Like most utility concerns, where things take place is crucial. Where EVs charge is essentially important. Distribution planning engineers hope charging occurs evenly across the entire service territory—but it does not. EVs moved around like big two-story houses on wheels. They also tend to appear in clumps—at workplaces, shopping malls, and within certain demographics. This raises some important questions:

  • Where will utilities need to deliver or facilitate gasoline replacement energy?
  • Where is the impact on assets?
  • Where are the loading constraints?
  • Where are system improvements needed?

Wrap-Up

Utilities need leading-edge data science tools to address the business questions of transportation electrification. Traditionally conservative and static planning models were fine for slow, steady growth but are woefully inadequate for unexpected changes like when Tesla outsells combined blocks of superb German sport sedans. 

Haphazardly chasing EVs to mend the grid casualties is not a career-enhancing strategy. Think trend spotting, early hot spot recognition, and predictive forecasting—these are the hot tickets.
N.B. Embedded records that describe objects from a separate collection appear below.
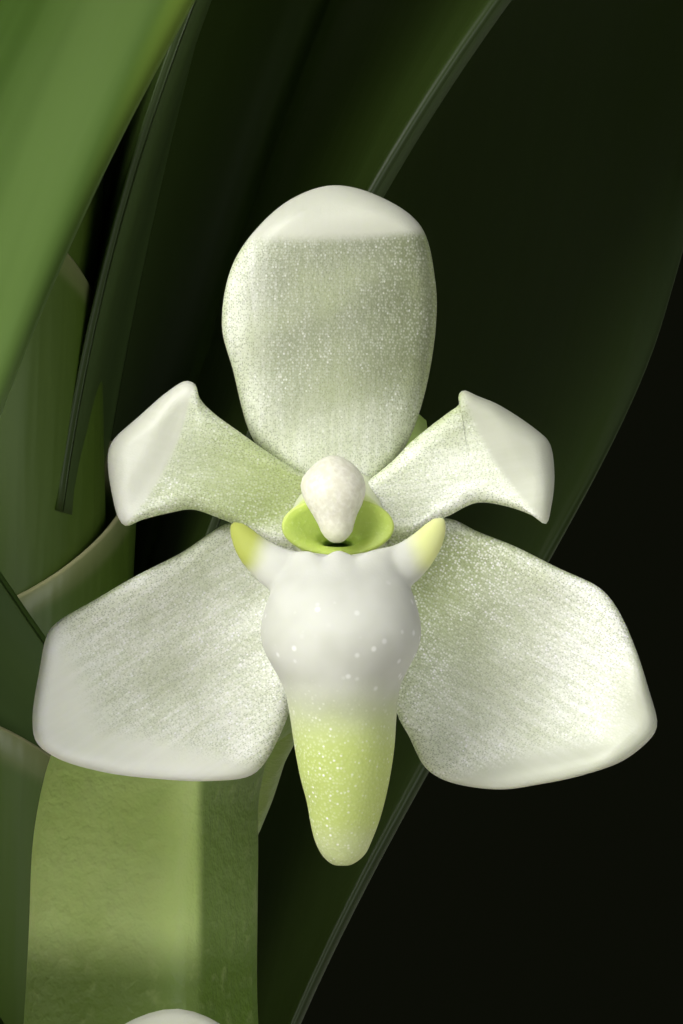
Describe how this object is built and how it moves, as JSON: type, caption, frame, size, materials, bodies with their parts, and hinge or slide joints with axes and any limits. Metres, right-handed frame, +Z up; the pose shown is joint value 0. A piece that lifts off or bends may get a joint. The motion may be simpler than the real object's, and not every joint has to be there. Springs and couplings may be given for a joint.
{
  "type": "potted orchid",
  "caption": "Small leafy orchid in a plain clay pot of bark, with thick aerial roots and a hanging raceme of waxy white blooms.",
  "frame": {"origin": "middle of the pot's underside", "axes": "+Z up out of the pot, -Y towards the side on which the raceme hangs and its topmost bloom faces, +X to that viewer's right"},
  "size_m": [0.1005, 0.1166, 0.1561],
  "materials": {
    "clay": "matt fired clay",
    "bark": "rough bark chips",
    "root_skin": null,
    "sheath": null,
    "leaf": null,
    "rachis": null,
    "petal": null,
    "lip": null
  },
  "bodies": {
    "root": {"bark_mix": "bark", "bloom_01_flower": "petal", "bloom_01_lip": "lip", "bloom_02_flower": "petal", "bloom_02_lip": "lip", "bloom_03_flower": "petal", "bloom_03_lip": "lip", "bloom_04_flower": "petal", "bloom_04_lip": "lip", "bloom_05_flower": "petal", "bloom_05_lip": "lip", "bloom_06_flower": "petal", "bloom_06_lip": "lip", "bloom_07_flower": "petal", "bloom_07_lip": "lip", "bloom_08_flower": "petal", "bloom_08_lip": "lip", "bloom_09_flower": "petal", "bloom_09_lip": "lip", "bloom_10_flower": "petal", "bloom_10_lip": "lip", "bloom_11_flower": "petal", "bloom_11_lip": "lip", "leaf_1": "leaf", "leaf_2": "leaf", "leaf_3": "leaf", "leaf_4": "leaf", "leaf_5": "leaf", "leaf_6": "leaf", "leaf_7": "leaf", "leaf_8": "leaf", "pot": "clay", "raceme": "rachis", "roots": "root_skin", "stem": "sheath", "young_raceme": "rachis"}
  },
  "joints": []
}
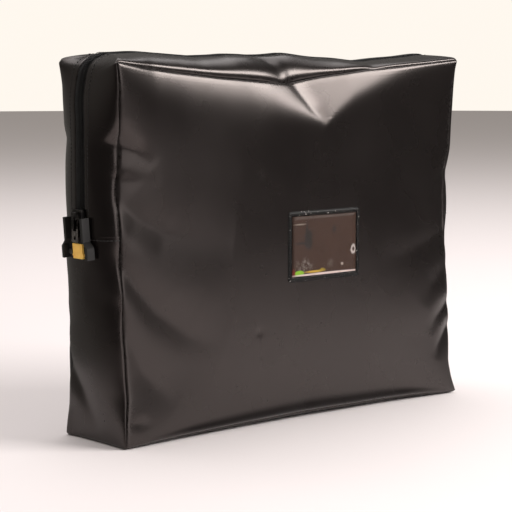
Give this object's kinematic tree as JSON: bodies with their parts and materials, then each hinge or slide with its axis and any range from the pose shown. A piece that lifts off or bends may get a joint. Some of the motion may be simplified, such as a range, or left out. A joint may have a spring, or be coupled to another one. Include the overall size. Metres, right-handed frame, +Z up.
{
  "type": "battery safety bag",
  "caption": "Box-shaped black coated-fabric battery safety bag with a zip round its gusset, a sealable zip end and a clear label window.",
  "frame": {"origin": "middle of the base, on the surface that the bag stands on", "axes": "+X along the width, from the seal housing's side to the other; the front panel with the window faces -Y; +Z up"},
  "size_m": [0.4057, 0.0833, 0.3111],
  "materials": {
    "black_coated_fabric": "semi-gloss plastic-coated fabric, fine embossed grain",
    "lining_fabric": "woven glass fibre, matt",
    "binding_tape": "woven tape, matt",
    "zip_tape": "woven twill tape, matt",
    "zip_teeth": "nylon coil, semi-gloss",
    "zip_metal": "nickel-plated die casting",
    "pull_metal": "dark lacquered metal",
    "housing_plastic": "moulded black plastic, satin",
    "rivet_metal": "plated steel",
    "seal_plastic": "bright moulded plastic",
    "window_weld": "welded plastic strip, glossy edges",
    "clear_film": "clear flexible film, glossy",
    "label_card": "printed card, satin"
  },
  "bodies": {
    "root": {"back_panel": "black_coated_fabric", "front_panel_lower": "black_coated_fabric", "front_panel_fold": "black_coated_fabric", "lower_gusset": "black_coated_fabric", "rear_zip_strip": "black_coated_fabric", "front_strip_fold": "black_coated_fabric", "zip_end_tab": "black_coated_fabric", "back_lining": "lining_fabric", "front_lining_lower": "lining_fabric", "front_lining_fold": "lining_fabric", "lower_gusset_lining": "lining_fabric", "rear_strip_lining": "lining_fabric", "front_strip_lining_fold": "lining_fabric", "rear_seam_binding": "binding_tape", "front_binding_lower": "binding_tape", "front_binding_fold": "binding_tape", "rear_zip_tape": "zip_tape", "front_tape_fold": "zip_tape", "rear_zip_coil": "zip_teeth", "front_coil_fold": "zip_teeth", "seal_chamber": "housing_plastic", "chamber_back_plate": "housing_plastic", "chamber_rivets": "rivet_metal", "window_frame": "window_weld", "window_film": "clear_film"},
    "flap": {"front_panel_upper": "black_coated_fabric", "front_zip_strip": "black_coated_fabric", "front_lining_upper": "lining_fabric", "front_strip_lining": "lining_fabric", "front_binding_upper": "binding_tape", "front_zip_tape": "zip_tape", "front_zip_coil": "zip_teeth"},
    "slider": {"zip_slider": "zip_metal"},
    "pull": {"zip_pull": "pull_metal"},
    "seal": {"security_seal": "seal_plastic"},
    "card": {"label_card": "label_card"}
  },
  "joints": [
    {"name": "flap_hinge", "type": "hinge", "parent": "root", "child": "flap", "pos_m": [0, 0, 0.182], "axis": [1, 0, 0], "range_deg": [0, 90], "deforming": ["front_panel_fold", "front_strip_fold", "front_lining_fold", "front_strip_lining_fold", "front_binding_fold", "front_tape_fold", "front_coil_fold"]},
    {"name": "zip_slide", "type": "slide", "parent": "root", "child": "slider", "axis": [0, 0, 1], "range_m": [0, 0.06], "deforming": ["rear_zip_coil", "front_zip_coil"]},
    {"name": "pull_hinge", "type": "hinge", "parent": "slider", "child": "pull", "pos_m": [-0.2029, 0, 0.181], "axis": [0, 1, 0], "range_deg": [0, 150]},
    {"name": "seal_slide", "type": "slide", "parent": "root", "child": "seal", "axis": [-0.997, 0, -0.0772], "range_m": [0, 0.015]},
    {"name": "card_slide", "type": "slide", "parent": "root", "child": "card", "axis": [1, 0, 0], "range_m": [0, 0.085]}
  ]
}
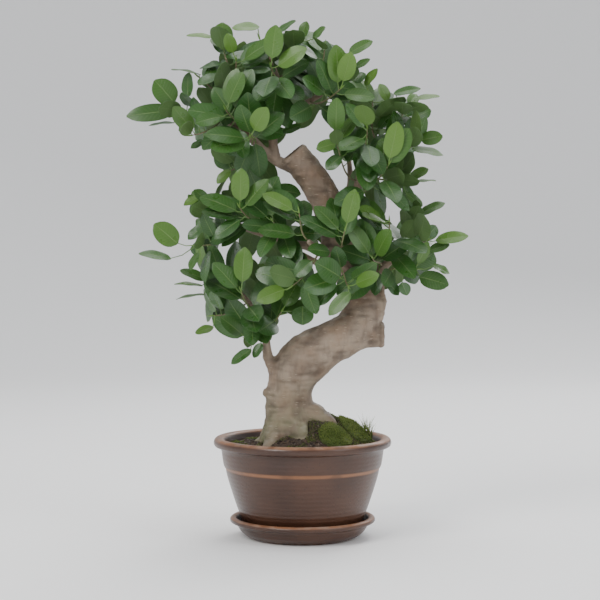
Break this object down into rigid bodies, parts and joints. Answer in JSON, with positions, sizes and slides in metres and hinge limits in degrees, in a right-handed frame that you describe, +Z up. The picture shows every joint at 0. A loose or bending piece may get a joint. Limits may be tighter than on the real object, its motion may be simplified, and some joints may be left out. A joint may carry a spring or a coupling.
{
  "type": "fig bonsai tree in a glazed pot on a saucer",
  "caption": "Fig bonsai with a thick S-curved trunk, a cut limb and pads of blunt oval leaves, planted in a round glazed pot with a rolled lip that stands in a matching saucer.",
  "frame": {"origin": "centre of the saucer's underside", "axes": "+Z up, -Y towards the side that the tree is viewed from, +X to that viewer's right"},
  "size_m": [0.4, 0.2333, 0.606],
  "materials": {
    "saucer_glaze": "satin umber-brown glaze that breaks lighter on the lip",
    "pot_glaze": "satin umber-brown glaze that breaks lighter on the lip and the band",
    "drain_mesh": "moulded black mesh",
    "soil": "moist granular compost",
    "moss": "short velvety moss",
    "bark": "smooth grey-brown fig bark with pale lenticels and faint rings",
    "foliage": "leathery glossy green leaves with a pale midrib"
  },
  "bodies": {
    "root": {"saucer": "saucer_glaze", "pot": "pot_glaze", "drain_mesh": "drain_mesh", "soil": "soil", "moss_cushion_1": "moss", "moss_cushion_2": "moss", "moss_cushion_3": "moss", "trunk": "bark", "shoot_01": "foliage", "shoot_02": "foliage", "shoot_03": "foliage", "shoot_04": "foliage", "shoot_05": "foliage", "shoot_06": "foliage", "shoot_07": "foliage", "shoot_08": "foliage", "shoot_09": "foliage", "shoot_10": "foliage", "shoot_11": "foliage", "shoot_12": "foliage", "shoot_13": "foliage", "shoot_14": "foliage", "shoot_15": "foliage", "shoot_16": "foliage", "shoot_17": "foliage", "shoot_18": "foliage", "shoot_19": "foliage", "shoot_20": "foliage", "shoot_21": "foliage", "shoot_22": "foliage", "shoot_23": "foliage", "shoot_24": "foliage", "shoot_25": "foliage", "shoot_26": "foliage", "shoot_27": "foliage", "shoot_28": "foliage", "shoot_29": "foliage", "shoot_30": "foliage", "shoot_31": "foliage", "shoot_32": "foliage", "shoot_33": "foliage", "shoot_34": "foliage", "shoot_35": "foliage", "shoot_36": "foliage", "shoot_37": "foliage", "shoot_38": "foliage", "shoot_39": "foliage", "shoot_40": "foliage", "shoot_41": "foliage", "shoot_42": "foliage", "shoot_43": "foliage", "shoot_44": "foliage", "shoot_45": "foliage", "shoot_46": "foliage", "shoot_47": "foliage", "shoot_48": "foliage", "shoot_49": "foliage", "shoot_50": "foliage", "shoot_51": "foliage", "shoot_52": "foliage"}
  },
  "joints": []
}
ArcGIS provides powerful ways to model, analyze, and visualize the entire grid from generation sources all the way to electric vehicles. New utility network models analyze EV concerns by correlating the entire grid with real-time data and novel consumer demographics.

Austin Energy in Texas uses these rich demographics to find likely EV drivers and target their messages with great success. Another western utility uses machine learning in ArcGIS to accurately predict where solar and EV charging will materialize next.

These are outstanding ways to bring data together in one place, apply location technology, understand it, and extract valuable business intelligence. These are the techniques necessary to not only survive but capitalize on transportation electrification. As the EV tipping point approaches, now is the time to build this straightforward capability within utility organizations.